Future Directions: Towards Regenerative Surveying
The surveying profession is gradually moving from a “do no harm” mindset to a “regenerative” one, where surveys actively contribute to ecosystem restoration. Emerging trends include:
- Digital Twins for Continuous Environmental Monitoring: A survey‑based digital twin of an infrastructure asset integrates live sensor data on water quality, temperature, and wildlife activity.

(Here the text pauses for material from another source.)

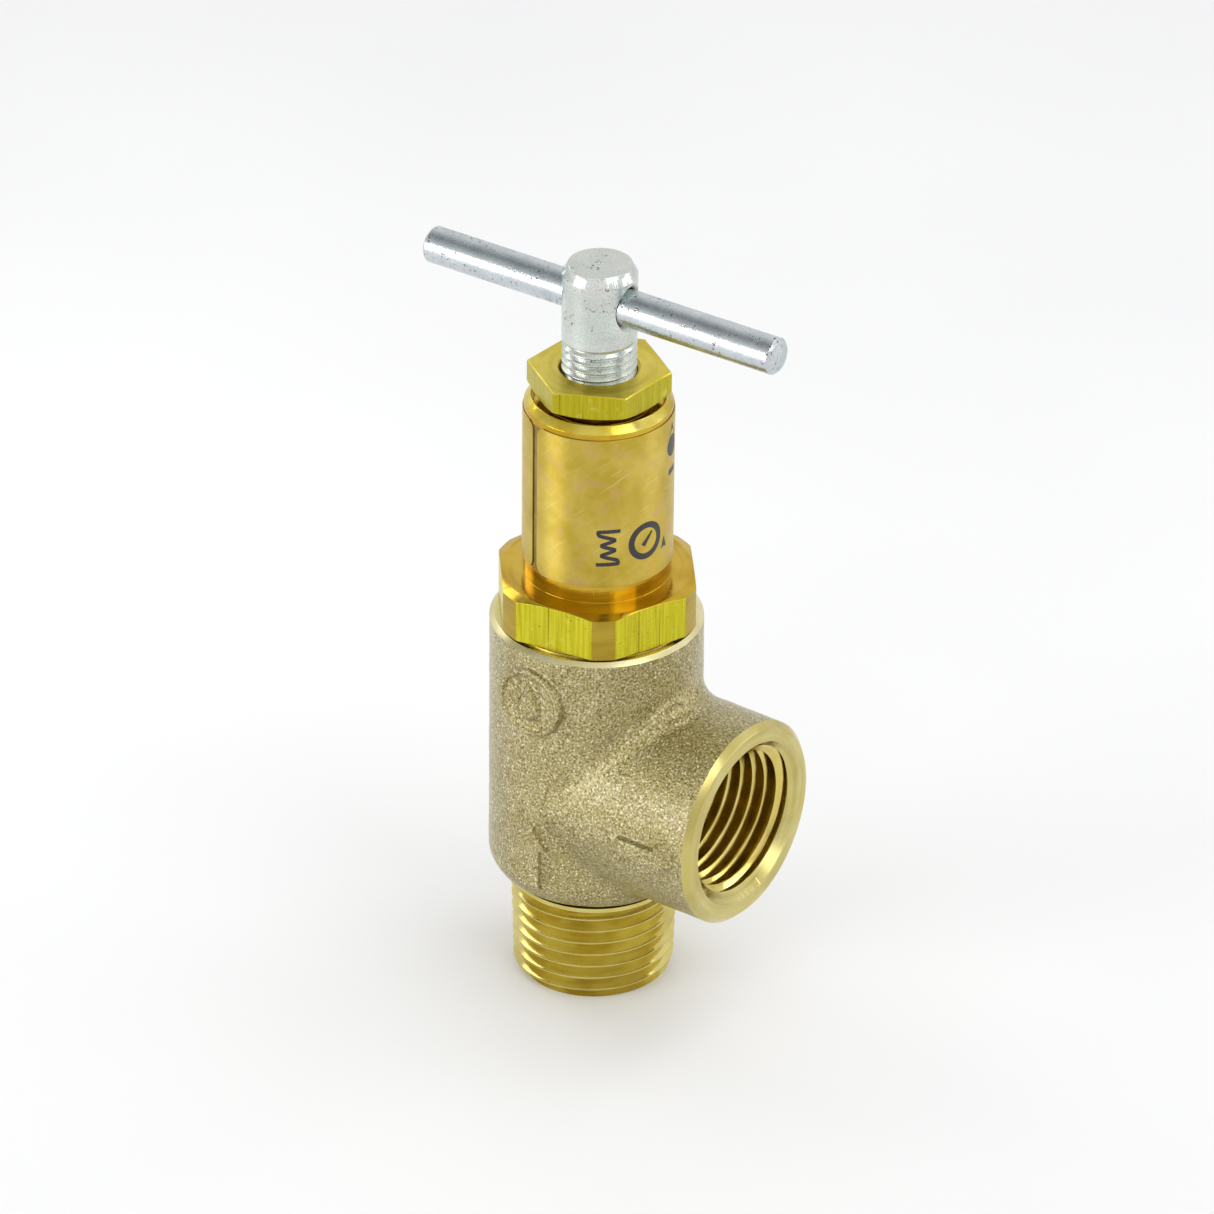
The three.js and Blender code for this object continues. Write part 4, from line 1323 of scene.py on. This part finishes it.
# ---- disc assembly ----
def disc_holder():
    """The guided holder of the seat disc: three wings, a recess for the disc and a spring pilot."""
    skirt, shoulder, top = holder_low[2], spring_low[2] - 0.05, holder_high[2]
    r, edge = 9.0, 0.8
    corners = [
        (0, skirt, 0),
        (r, skirt, 0.15),
        (r, shoulder - edge, 0.15),
        (r - edge, shoulder, 0.15),
        (PILOT_R, shoulder, 0.15),
        (PILOT_R, top - 0.6, 0.15),
        (PILOT_R - 0.6, top, 0.15),
        (0, top, 0),
    ]
    holder = turned("disc_guide", [TURNED], corners, MEDIUM)
    for azimuth in (90, 210, 330):
        joined(holder, guide_wing(azimuth, skirt, shoulder - 1), "UNION")
    recess_r, recess_top = disc_high[0] + 0.1, disc_high[2] + 0.05
    hole_top = disc_screw_high[2] + 0.5
    recess = [
        (0, skirt - 1, 0),
        (recess_r, skirt - 1, 0),
        (recess_r, recess_top, 0.1),
        (DISC_HOLE_R, recess_top, 0.05),
        (DISC_HOLE_R, hole_top, 0.05),
        (0, hole_top + 0.5, 0),
    ]
    joined(holder, turned("disc_recess", [TURNED], recess, MEDIUM), "DIFFERENCE")
    return reshaded(holder)


def guide_wing(azimuth, bottom, top):
    """A rib standing out of the holder to run in the chamber's bore, its outer face rounded."""
    width, inner, outer, edge = 1.5, 7.5, 9.53, 0.3
    half = math.asin(width / outer)
    outer_edge = [(outer * math.cos(a), outer * math.sin(a)) for a in np.linspace(-half, half, 7)]
    section = [(inner, -width)] + outer_edge + [(inner, width)]
    loops = []
    for z, inset in ((bottom, edge), (bottom + edge, 0), (top - edge, 0), (top, edge)):
        loops.append([(x - (inset if x > inner else 0), y, z) for x, y in section])
    wing = swept("wing", np.array(loops), [TURNED])
    return moved(wing, Matrix.Rotation(math.radians(azimuth), 4, "Z"))


def disc_screw():
    """The slotted screw that holds washer and disc in the holder."""
    low, high = disc_screw_low[2], disc_screw_high[2]
    head, neck = disc_screw_high[0], washer_low[2] - 0.04
    corners = [
        (0, low, 0),
        (head - 0.4, low, 0.2),
        (head, low + 0.4, 0.2),
        (head, neck, 0.1),
        (DISC_SCREW_R, neck, 0.05),
        (DISC_SCREW_R, high - 0.4, 0.1),
        (DISC_SCREW_R - 0.4, high, 0.1),
        (0, high, 0),
    ]
    screw = turned("disc_fixing_screw", [TURNED], corners, COARSE)
    reach, half, depth = head + 1, 0.35, 0.8
    section = [(-reach, -half), (reach, -half), (reach, half), (-reach, half)]
    loops = np.array([[(x, y, z) for x, y in section] for z in (low - 1, low + depth)])
    joined(screw, swept("slot", loops, [TURNED]), "DIFFERENCE")
    return reshaded(screw)


# ---- stage: angles in degrees, the camera's target in millimetres, other lengths in metres ----
CAMERA_YAW = 35.75
CAMERA_RISE = 30.37
CAMERA_ROLL = 0.62
CAMERA_DISTANCE = 1.0
CAMERA_LENS = 233.2
CAMERA_TARGET_RIGHT = 1.295
CAMERA_TARGET_Z = 52.87


def add_camera():
    """A long lens looking down at the valve from its front right."""
    camera = in_scene("camera", bpy.data.cameras.new("camera"))
    camera.data.lens = CAMERA_LENS
    turns = ((CAMERA_YAW, "Z"), (90 - CAMERA_RISE, "X"), (CAMERA_ROLL, "Z"))
    yaw, tilt, roll = (Matrix.Rotation(math.radians(angle), 4, axis) for angle, axis in turns)
    lift = Matrix.Translation((0, 0, CAMERA_TARGET_Z * MM))
    aside = Matrix.Translation((CAMERA_TARGET_RIGHT * MM, 0, 0))
    away = Matrix.Translation((0, 0, CAMERA_DISTANCE))
    camera.matrix_world = lift @ yaw @ aside @ tilt @ away @ roll
    bpy.context.scene.camera = camera


def toward(azimuth, rise):
    """The direction at an azimuth, 0 on the -Y side and 90 on the +X side, and a rise in degrees."""
    a, e = math.radians(azimuth), math.radians(rise)
    return Vector((math.sin(a) * math.cos(e), -math.cos(a) * math.cos(e), math.sin(e)))


def add_light(name, azimuth, rise, width, height, brightness, distance=0.9, aim=0.05):
    """A soft panel facing a height on the valve's axis, as bright as the given radiance."""
    lamp = bpy.data.lights.new(name, "AREA")
    lamp.shape = "RECTANGLE"
    lamp.size, lamp.size_y = width, height
    lamp.energy = brightness * math.pi * width * height
    obj = in_scene(name, lamp)
    way = toward(azimuth, rise)
    obj.location = Vector((0, 0, aim)) + way * distance
    obj.rotation_mode = "QUATERNION"
    obj.rotation_quaternion = way.to_track_quat("Z", "Y")
    obj.visible_camera = False


def add_floor():
    """A wide pale floor under the valve's end face, turned up out of sight at its edge."""
    reach, rim = 6.0, 1.0
    rings = [(0.001, 0), (0.2, 0), (0.6, 0), (2.0, 0), (reach, 0), (reach + rim, 0.35)]
    angles = np.arange(64) * TURN / 64
    grid = [[(r * math.cos(a), r * math.sin(a), z) for a in angles] for r, z in rings]
    mesh = bpy.data.meshes.new("floor")
    points = np.array(grid).reshape(-1, 3).tolist()
    mesh.from_pydata(points, [], [[*range(64)]] + skin(len(rings), 64).tolist())
    mesh.materials.append(pale_floor())
    mesh.shade_smooth()
    in_scene("floor", mesh)


DARK_SPOT = (-70, 58)  # azimuth and rise of the roof's darkest place
DARK_REACH = 48  # how far round that place the roof is darker
DARK_ROOF = (0.17, 0.19, 0.2, 1)
TENT_WALL = (0.95, 0.95, 0.95, 1)


def add_world():
    """A white tent whose roof darkens towards a spot high up on the left."""
    world = bpy.data.worlds.new("studio")
    bpy.context.scene.world = world
    world.use_nodes = True
    tent = Graph(world.node_tree)
    direction = tent.node("TexCoord").outputs["Generated"]
    from_spot = tent.maths("ARCCOSINE", tent.vector("DOT_PRODUCT", direction, toward(*DARK_SPOT)))
    brightness = tent.span(from_spot, 0.0, math.radians(DARK_REACH))
    tone = tent.mix(brightness, DARK_ROOF, TENT_WALL)
    tent.feed(tent.nodes["Background"].inputs["Color"], tone)


# ---- the valve ----
def place(piece, body, slot, node):
    """The piece rides on a body and stands for a CAD node, which it hides. The slot is not used."""
    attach(piece, body)
    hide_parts(node)


add_camera()
place(valve_casting(), "valve_body", "cast_brass", "valve_body")
place(bonnet(), "valve_body", "turned_brass", "bonnet")
gasket = ring("bonnet_sealing_ring", "bonnet_gasket", CHAMBER_R + 0.05, 0.1, FIBRE)
place(gasket, "valve_body", "gasket", "bonnet_gasket")
place(label_band(), "valve_body", "label_foil", "bonnet_label")
for mark in label_print():
    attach(mark, "valve_body")
place(adjusting_screw(), "adjusting_screw", "zinc_plate", "adjusting_screw")
place(handle_bar(), "adjusting_screw", "zinc_plate", "t_bar")
place(lock_nut(), "lock_nut", "turned_brass", "lock_nut")
place(spring_button(), "upper_spring_seat", "turned_brass", "spring_button")
place(disc_holder(), "disc_assembly", "turned_brass", "disc_holder")
seat_disc = ring("seat_disc_rubber", "seat_disc", DISC_HOLE_R, 0.15, RUBBER)
place(seat_disc, "disc_assembly", "seat_rubber", "seat_disc")
washer = ring("disc_retaining_washer", "disc_washer", DISC_HOLE_R, 0.1, TURNED)
place(washer, "disc_assembly", "turned_brass", "disc_washer")
place(disc_screw(), "disc_assembly", "turned_brass", "disc_screw")

# the spring in two halves, from its foot to the middle and from the middle to its head
middle = SPRING_TURNS / 2
lower_spring = spring_part("spring_lower", 0, middle)
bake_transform(lower_spring)
upper_spring = spring_part("spring_upper", middle, SPRING_TURNS)
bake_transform(upper_spring)
for piece in (lower_spring, upper_spring):
    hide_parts("spring")

add_floor()
add_world()
add_light("key", -29, 10, 0.45, 0.36, 4.9)
add_light("left_panel", -96, 44, 0.1, 0.09, 2.2, distance=0.25, aim=0.007)
add_light("right_panel", 147, 60, 0.2, 0.2, 1.5, distance=0.5)
add_light("rim", 125, 10, 0.5, 0.2, 2.6)
add_light("fill", 80, 40, 0.5, 0.5, 1.5)
bpy.context.scene.view_settings.view_transform = "Standard"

Operators can detect degradation early and intervene.
- Artificial Intelligence for Automated Environmental Assessment: Machine learning models can classify habitat types from aerial imagery, predict erosion susceptibility, or identify invasive plant species with high accuracy, reducing manual field time.
- Blockchain for Transparent Carbon Accounting: Survey data can feed into blockchain‑based registries to verify reforestation or wetland credits, ensuring that environmental offsets are real and permanent.
- Biophilic Survey Design: Planning survey routes to mimic natural corridors, using temporary vegetated pathways instead of gravel, and restoring disturbed areas immediately after survey completion.
- Citizen Science Integration: Engaging local volunteers to collect ground‑truth data concurrently with professional surveys builds community science capacity and reduces project costs.
Conclusion
Incorporating environmental considerations into engineering surveying is not merely an ethical choice—it is a strategic imperative for sustainable development. By adopting non‑invasive technologies, engaging stakeholders, adhering to regulatory frameworks, and pursuing continuous improvement, surveyors can help create infrastructure that serves both people and the planet. The future of surveying lies in its ability to provide high‑quality spatial intelligence that protects ecosystems, conserves resources, and builds resilient communities. Every boundary monument, every elevation point, every contour line is an opportunity to design a world where progress and preservation walk hand in hand.